Оборин учил другому. Ему было очень важно пробудить в учениках способность к самостоятельному мышлению. Его уроки р а з в и в а л и, а не просто демонстрировали приемы ремесла. Да, на чей-то прагматический взгляд, он и тут разбрасывался: то, для подтверждения какой-то своей мысли, начинал играть целые куски из симфонии Малера, то, проходя со студентом "Зимний путь" Шуберта-Листа, возвращался к его первооснове как к песенному циклу, и пропевал весь текст на немецком языке. Оборинские студенты вспоминают, что иные уроки проходили в беседах на темы, казалось бы, совсем далекие, что называется , вообще, и кто-то мог покинуть класс огорченный, что урок прошёл без толку, но, спустя, недолго, что-то вдруг как бы сдвигалось , и удавалось овладеть тем, что прежде ускользало.
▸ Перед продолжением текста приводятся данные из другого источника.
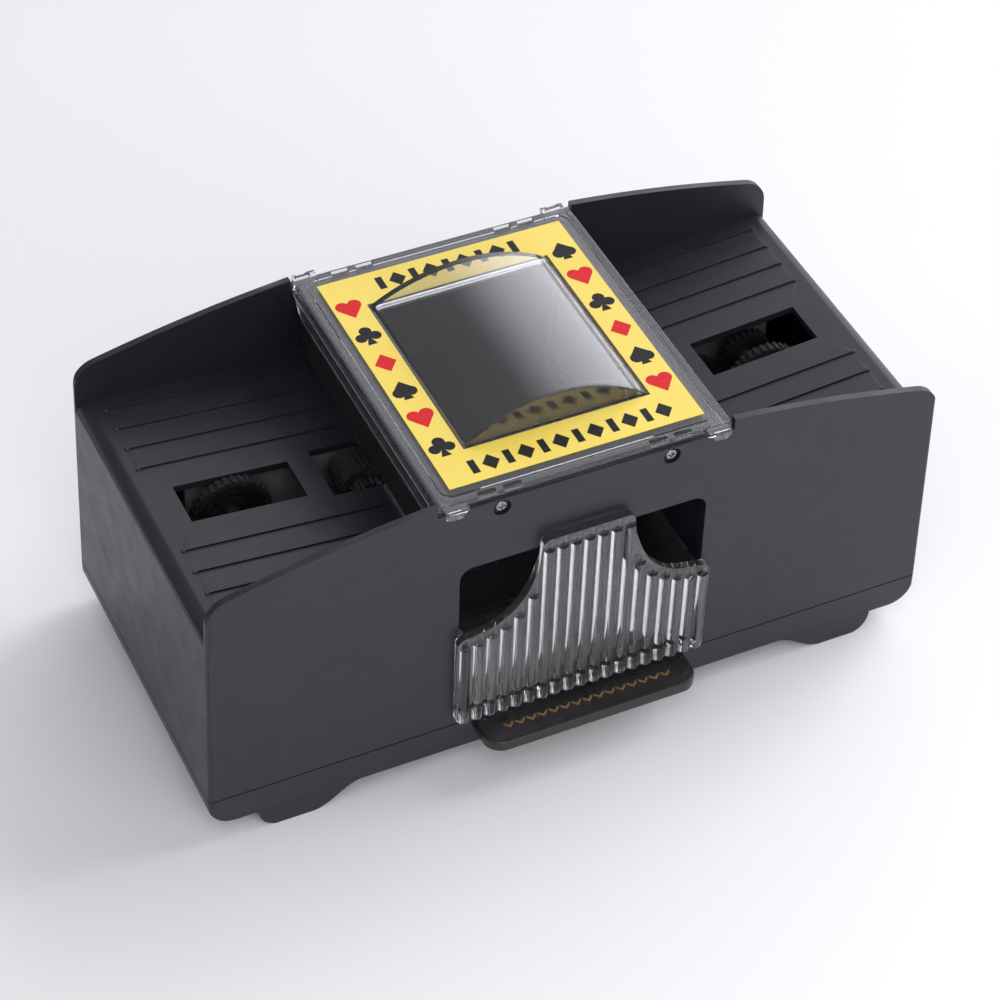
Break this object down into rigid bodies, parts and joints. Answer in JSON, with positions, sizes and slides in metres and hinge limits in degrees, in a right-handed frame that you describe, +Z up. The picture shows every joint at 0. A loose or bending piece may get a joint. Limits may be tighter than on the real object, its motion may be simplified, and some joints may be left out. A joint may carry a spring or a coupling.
{
  "type": "automatic card shuffler",
  "caption": "Battery card shuffler: two sloped card trays, ridged feed rollers, clear lift-off cover with a curved window, clear ribbed drawer and a press bar at the front.",
  "frame": {"origin": "on the floor plane under the centre of the whole object's bounding box", "axes": "+X to the right along the long side, +Y to the back, +Z up; the drawer and press bar face -Y"},
  "size_m": [0.203, 0.108, 0.1006],
  "materials": {
    "black_abs": "fine matte texture",
    "lever_black": "satin, slightly glossier than the case",
    "clear_ps": "clear, polished",
    "label_yellow": "printed sheet, semi-gloss",
    "rubber": "matt, ridged",
    "black_pom": "satin",
    "grey_pom": "satin",
    "white_nylon": "satin",
    "steel": "bright drawn",
    "screw_steel": "nickel plated",
    "motor_zinc": "zinc plated; stands in for a hollow steel can",
    "brass": "bright",
    "cell_jacket": "printed sleeve; stands in for a cell's mean density",
    "wire_red": "pvc sleeve",
    "wire_black": "pvc sleeve"
  },
  "bodies": {
    "case": {"upper_housing": "black_abs", "base": "black_abs", "gate_frame": "black_abs", "gate_screws": "screw_steel", "base_screws": "screw_steel", "lever_pin": "steel", "switch_leaf_lower": "brass", "switch_leaf_upper": "brass", "cells": "cell_jacket", "cell_springs": "steel", "cell_plates": "steel", "wire_battery": "wire_red", "wire_switch": "wire_red", "wire_link": "wire_red", "wire_return_left": "wire_black", "wire_return_right": "wire_black", "chassis_left": "grey_pom", "chassis_screws_left": "screw_steel", "motor_can_left": "motor_zinc", "motor_cap_left": "white_nylon", "motor_tabs_left": "brass", "motor_strap_left": "steel", "reduction_axle_left": "steel", "transfer_axle_left": "steel", "chassis_right": "grey_pom", "chassis_screws_right": "screw_steel", "motor_can_right": "motor_zinc", "motor_cap_right": "white_nylon", "motor_tabs_right": "brass", "motor_strap_right": "steel", "reduction_axle_right": "steel", "transfer_axle_right": "steel", "lever_spring": "steel"},
    "cover": {"top_cover": "clear_ps", "cover_label": "label_yellow"},
    "drawer": {"drawer": "clear_ps"},
    "lever": {"lever": "lever_black"},
    "battery_door": {"battery_door": "black_abs"},
    "motor_left": {"motor_shaft_left": "steel", "motor_pinion_left": "brass"},
    "reduction_left": {"reduction_gear_left": "black_pom"},
    "transfer_left": {"transfer_gear_left": "black_pom"},
    "feed_left": {"feed_core_left": "black_pom", "feed_tyre_left": "rubber", "feed_shaft_left": "steel"},
    "wheel_left": {"wheel_core_left": "black_pom", "wheel_tyre_left": "rubber", "wheel_shaft_left": "steel"},
    "motor_right": {"motor_shaft_right": "steel", "motor_pinion_right": "brass"},
    "reduction_right": {"reduction_gear_right": "black_pom"},
    "transfer_right": {"transfer_gear_right": "black_pom"},
    "feed_right": {"feed_core_right": "black_pom", "feed_tyre_right": "rubber", "feed_shaft_right": "steel"},
    "wheel_right": {"wheel_core_right": "black_pom", "wheel_tyre_right": "rubber", "wheel_shaft_right": "steel"}
  },
  "joints": [
    {"name": "cover_lift", "type": "slide", "parent": "case", "child": "cover", "axis": [0, 0, 1], "range_m": [0, 0.03]},
    {"name": "drawer_slide", "type": "slide", "parent": "case", "child": "drawer", "axis": [0, -1, 0], "range_m": [0, 0.09]},
    {"name": "lever_press", "type": "hinge", "parent": "case", "child": "lever", "pos_m": [0, -0.01045, 0.0139], "axis": [1, 0, 0], "range_deg": [0, 3], "stiffness_Nm_per_rad": 1.2, "springref_deg": -5.73, "deforming": ["lever_spring", "switch_leaf_upper"]},
    {"name": "door_hinge", "type": "hinge", "parent": "case", "child": "battery_door", "pos_m": [0.0438, 0.00555, 0.0069], "axis": [0, 1, 0], "range_deg": [0, 80]},
    {"name": "transfer_spin_left", "type": "hinge", "parent": "case", "child": "transfer_left", "pos_m": [-0.05458, 0.00555, 0.04944], "axis": [0, 1, 0], "continuous": true},
    {"name": "feed_spin_left", "type": "hinge", "parent": "case", "child": "feed_left", "pos_m": [-0.0413, 0.00555, 0.0633], "axis": [0, 1, 0], "continuous": true},
    {"name": "wheel_spin_left", "type": "hinge", "parent": "case", "child": "wheel_left", "pos_m": [-0.074, 0.00555, 0.0602], "axis": [0, 1, 0], "continuous": true},
    {"name": "reduction_spin_left", "type": "hinge", "parent": "case", "child": "reduction_left", "pos_m": [-0.07206, 0.00555, 0.04308], "axis": [0, 1, 0], "continuous": true},
    {"name": "motor_spin_left", "type": "hinge", "parent": "case", "child": "motor_left", "pos_m": [-0.05882, 0.00555, 0.03603], "axis": [0, 1, 0], "continuous": true},
    {"name": "transfer_spin_right", "type": "hinge", "parent": "case", "child": "transfer_right", "pos_m": [0.05458, 0.00555, 0.04944], "axis": [0, -1, 0], "continuous": true},
    {"name": "feed_spin_right", "type": "hinge", "parent": "case", "child": "feed_right", "pos_m": [0.0413, 0.00555, 0.0633], "axis": [0, -1, 0], "continuous": true},
    {"name": "wheel_spin_right", "type": "hinge", "parent": "case", "child": "wheel_right", "pos_m": [0.074, 0.00555, 0.0602], "axis": [0, -1, 0], "continuous": true},
    {"name": "reduction_spin_right", "type": "hinge", "parent": "case", "child": "reduction_right", "pos_m": [0.07206, 0.00555, 0.04308], "axis": [0, -1, 0], "continuous": true},
    {"name": "motor_spin_right", "type": "hinge", "parent": "case", "child": "motor_right", "pos_m": [0.05882, 0.00555, 0.03603], "axis": [0, -1, 0], "continuous": true}
  ],
  "couplings": [
    {"joint": "reduction_spin_left", "follows": "motor_spin_left", "ratio": -0.25},
    {"joint": "transfer_spin_left", "follows": "motor_spin_left", "ratio": 0.06},
    {"joint": "feed_spin_left", "follows": "motor_spin_left", "ratio": -0.21429},
    {"joint": "wheel_spin_left", "follows": "motor_spin_left", "ratio": -0.125},
    {"joint": "reduction_spin_right", "follows": "motor_spin_right", "ratio": -0.25},
    {"joint": "transfer_spin_right", "follows": "motor_spin_right", "ratio": 0.06},
    {"joint": "feed_spin_right", "follows": "motor_spin_right", "ratio": -0.21429},
    {"joint": "wheel_spin_right", "follows": "motor_spin_right", "ratio": -0.125}
  ]
}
Он не был златоуст, не сверкал красноречием, оказывался чужд такому соблазну, но вдруг из скороговорки, почти невнятицы выблескивал образ такой меткости, что мгновенно врезался в память. К счастью, были у него ученики, способные эти сокровища оценить. И запомнить, собрать. В издательстве "Музыка" вышла книга "Оборин-педагог", где наибольшую ценность, на мой взгляд, представляют записи уроков Оборина, сделанные его ассистентом Б.Землянским - замечательным музыкантом. Этот текст обладает емкостью, метафоричностью, как бывает проза у поэтов. Но особенно удивляет как из абсолютно конкретных деловых замечаний, казалось бы, надобных только специалистам, рождается образ Оборина, чуждый всякой вычурности, цельный, мощный, про который хочется сказать - гигант.

Гигант, мамонт своего рода, последний из могикан, должным образом не оцененный. Но грусть, если честно, вызывает не его судьба, а мы сами теперешние, отрезвевшие наконец, уяснившие свое истинное положение.

Не сразу. Потому что продолжали еще существовать, действовать люди, воспитанные иначе, в иных условиях. И все эксперименты, новшества опирались на человеческий материал, в котором заложены были из прошлого благородство, знания, умение, здоровье, как душевное, так и физическое. Нужно было долго все это транжирить, долго, нещадно эксплуатировать, чтобы прийти к тому, что мы имеем теперь. А сколько же надо сделать, и сколько времени должно пройти, чтобы такая п о р о д а вновь возродилась? Да и возможно ли?